Postby RachelM » Sun Feb 09, 2014 2:57 am

I was going to write about the smoke rising, but I realized that didn't fit in with the menacing atmosphere that I was trying to portray and that the smoke dropping was more sinister. I'm excited about being this aware of the words that I choose.

Thank you for pointing out that word repetition! That's actually the third time that someone has shown me that I have repeated words too close together. That's definitely something that I need to watch. Reading my piece out loud helps me to catch those; I just have to do it. :D

glorybee wrote:
RachelM wrote:Here's my atmosphere paragraph. I decided to make it exactly 100 words just for fun. :D

Karen grasped the brass knocker and let it fall. The hollow thud reverberated through the stately door. As she was being led along the shadowy halls, Karen had the eerie sensation of being watched. Her stomach tightened as she was left alone in the gloom of the library. With a gasp she realized that someone was sitting in the huge recliner that faced a cold fireplace.

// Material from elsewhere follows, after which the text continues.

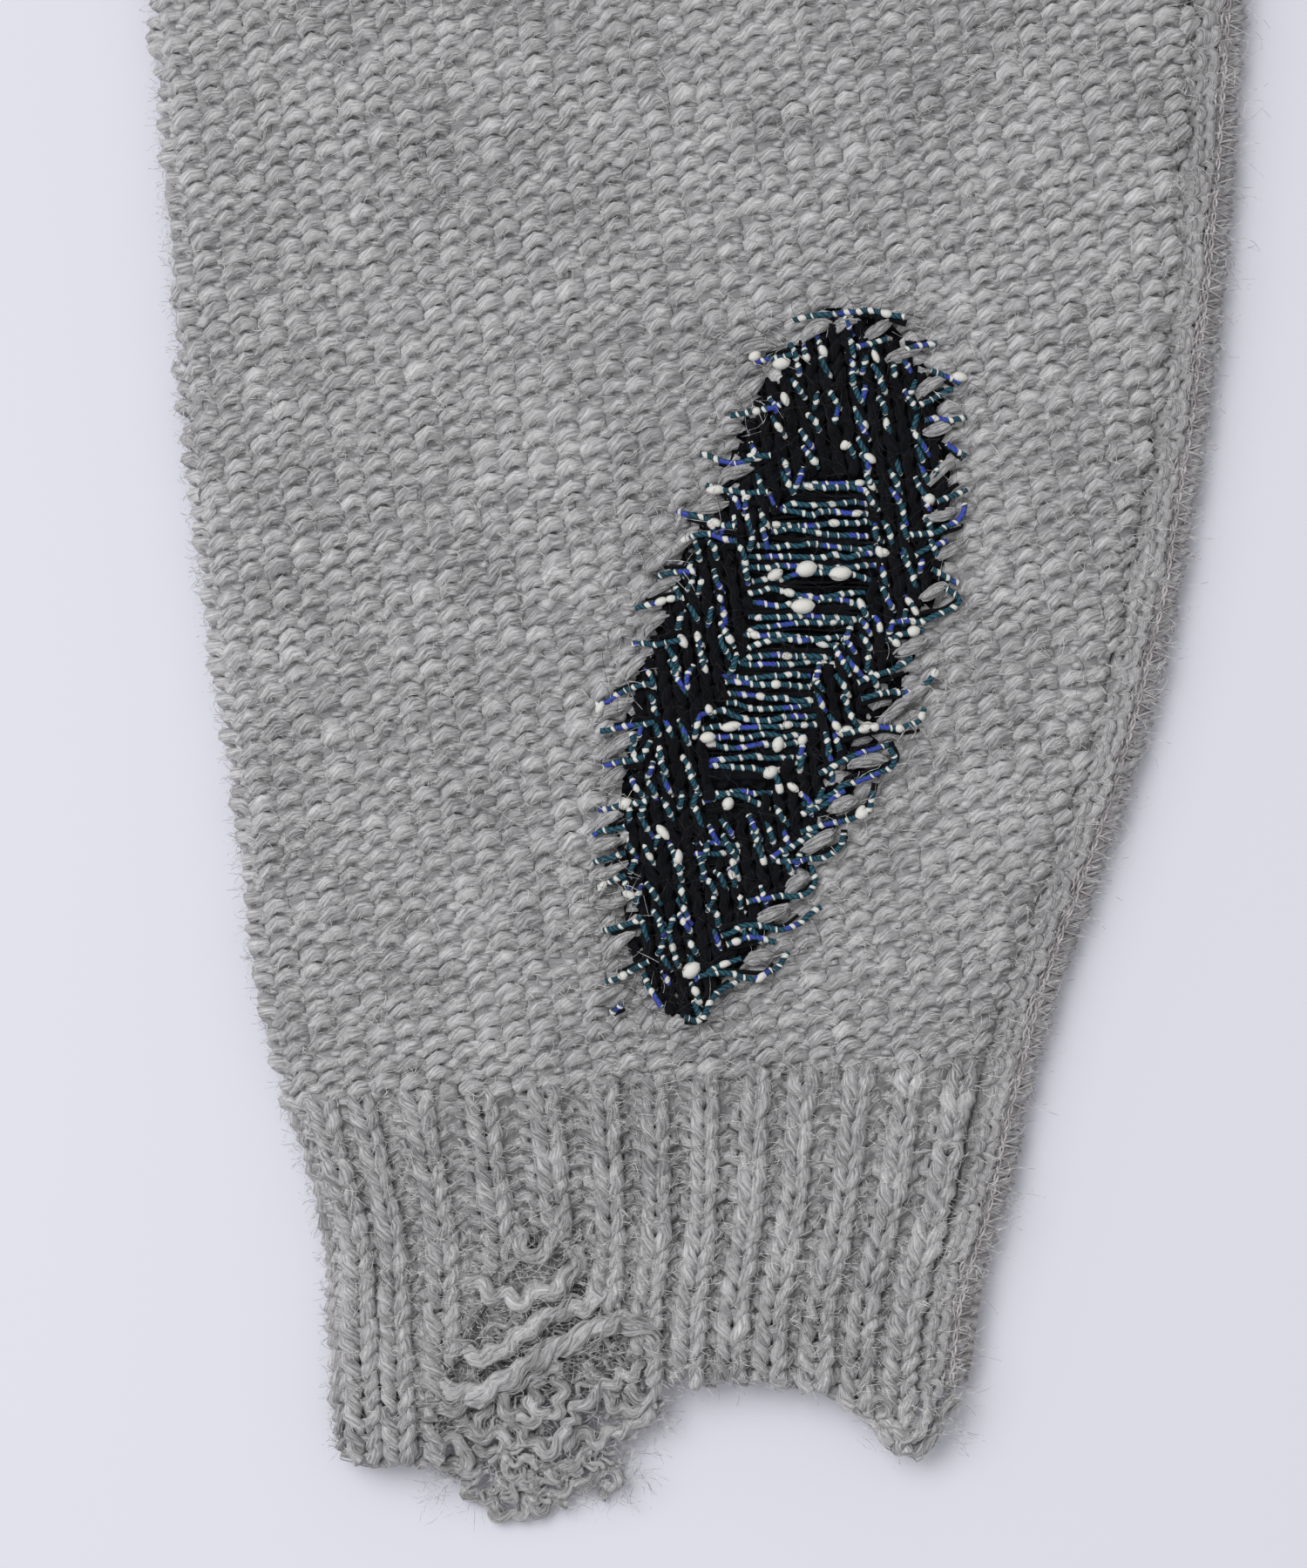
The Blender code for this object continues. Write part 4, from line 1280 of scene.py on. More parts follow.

Her eyes locked onto a gnarly hand that loosely held a cigarette. Smoke curled lazily and then sunk. The chair creaked as it turned, and an elderly woman met Karen's gaze with cold disdain.


Rachel, this is very good! My favorite phrase is "cold fireplace," which perfectly captures the dangerous and evil atmosphere. Your personification of the smoke is excellent, too.

The only thing I'd change is the repetition of the word "cold" in the last sentence--"icy disdain" would work just as well.